To make your network WBA-ready, you contact the WBA and they hand you a set of certificates and keys (after giving some money). You build those into a “key-chain” on your gear, and from then on the happy WBA users can authenticate and roam through your Wi-Fi. Bob's your uncle.

My Story:

So OpenRoaming is a beautiful thing when it works. The client associates and is online before the phone’s out of your pocket. But when I tried it in my home lab, it didn’t work: the client associated, sat there, and never authenticated, with roughly zero useful error anywhere. My phone just said “No Connection” against my ‘perfectly’ configured WBA SSID.
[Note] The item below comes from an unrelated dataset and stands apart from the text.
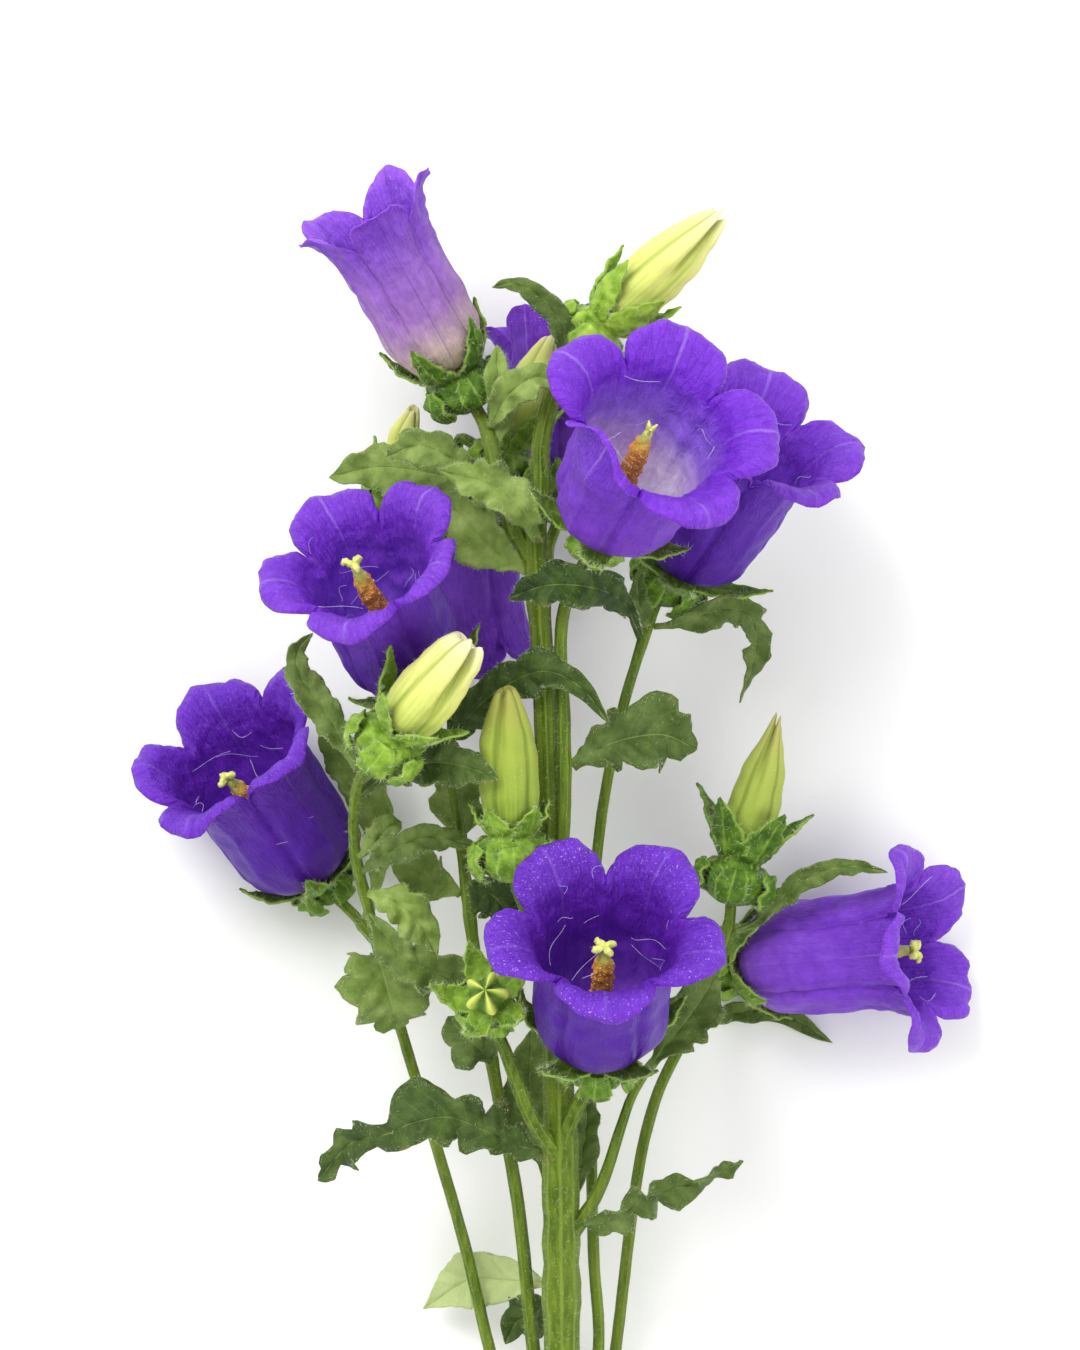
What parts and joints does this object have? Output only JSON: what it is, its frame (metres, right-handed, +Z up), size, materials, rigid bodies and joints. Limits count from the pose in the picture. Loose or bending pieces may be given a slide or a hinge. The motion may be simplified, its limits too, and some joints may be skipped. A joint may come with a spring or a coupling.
{
  "type": "cut campanula flower stem",
  "caption": "Branched cut stem with open violet bell flowers, pale buds and toothed leaves, lying on its side.",
  "frame": {"origin": "middle of the bounding box in plan, at the height of the table that the stem lies on", "axes": "+Y along the main stem from its cut end to its flowering tip, +Z up from the table, +X to the right as the picture shows it"},
  "size_m": [0.1706, 0.3264, 0.1038],
  "materials": {
    "stem_green": "living green stem and calyx, ribbed and finely hairy, matt",
    "leaf_green": "living leaf, grey green, finely hairy, with a paler midrib",
    "petal_violet": "violet petal, soft and silky, with paler middle veins",
    "young_petal": "young petal, pinkish lilac at its foot to violet at its lobes",
    "bud_yellow": "closed bud, pale lime yellow, pleated",
    "style_yellow": "style with orange brown pollen and a pale yellow stigma, granular"
  },
  "bodies": {
    "root": {"branched_stem": "stem_green", "bud_mid": "bud_yellow", "bud_mid_left": "bud_yellow", "bud_right": "bud_yellow", "bud_small_left": "bud_yellow", "bud_star": "bud_yellow", "bud_top_mid": "bud_yellow", "bud_top_right": "bud_yellow", "corolla_far_left": "petal_violet", "corolla_low_front": "petal_violet", "corolla_low_right": "petal_violet", "corolla_mid_back": "petal_violet", "corolla_mid_left": "petal_violet", "corolla_top_back": "petal_violet", "corolla_top_front": "petal_violet", "corolla_top_left": "young_petal", "corolla_upper_right": "petal_violet", "leaf_bottom_dark": "leaf_green", "leaf_bottom_left": "leaf_green", "leaf_by_low_front": "leaf_green", "leaf_centre_dark": "leaf_green", "leaf_centre_low": "leaf_green", "leaf_inner_dark": "leaf_green", "leaf_inner_low": "leaf_green", "leaf_left_behind": "leaf_green", "leaf_left_big_behind": "leaf_green", "leaf_left_hanging": "leaf_green", "leaf_left_inner": "leaf_green", "leaf_left_mid": "leaf_green", "leaf_left_pale": "leaf_green", "leaf_left_upper": "leaf_green", "leaf_low_left": "leaf_green", "leaf_low_right": "leaf_green", "leaf_mid_arch": "leaf_green", "leaf_mid_behind": "leaf_green", "leaf_mid_dark": "leaf_green", "leaf_mid_low": "leaf_green", "leaf_mid_right": "leaf_green", "leaf_right_arch": "leaf_green", "leaf_right_low_back": "leaf_green", "leaf_right_sliver": "leaf_green", "leaf_right_under": "leaf_green", "leaf_top_arch": "leaf_green", "leaf_top_bract": "leaf_green", "leaf_top_mid": "leaf_green", "leaf_under_top_front": "leaf_green", "leaf_upper_behind": "leaf_green", "leaf_upper_left": "leaf_green", "leaf_upper_left_back": "leaf_green", "leaf_upper_mid": "leaf_green", "style_far_left": "style_yellow", "style_low_front": "style_yellow", "style_low_right": "style_yellow", "style_mid_back": "style_yellow", "style_mid_left": "style_yellow", "style_top_back": "style_yellow", "style_top_front": "style_yellow", "style_top_left": "style_yellow", "style_upper_right": "style_yellow"}
  },
  "joints": []
}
I like to think of RadSec (Secure RADIUS) as a phone call to the WBA federation. You dial, and you get one of three things: a wrong number, a busy signal, or someone picks up but doesn’t speak your language. But then again when listening in from across the room, all three sound the same its just “nobody answered.” The whole job is figuring out what the issue actually is.

Here’s how I worked it on an ExtremeCloud IQ Controller (XCC), one layer at a time.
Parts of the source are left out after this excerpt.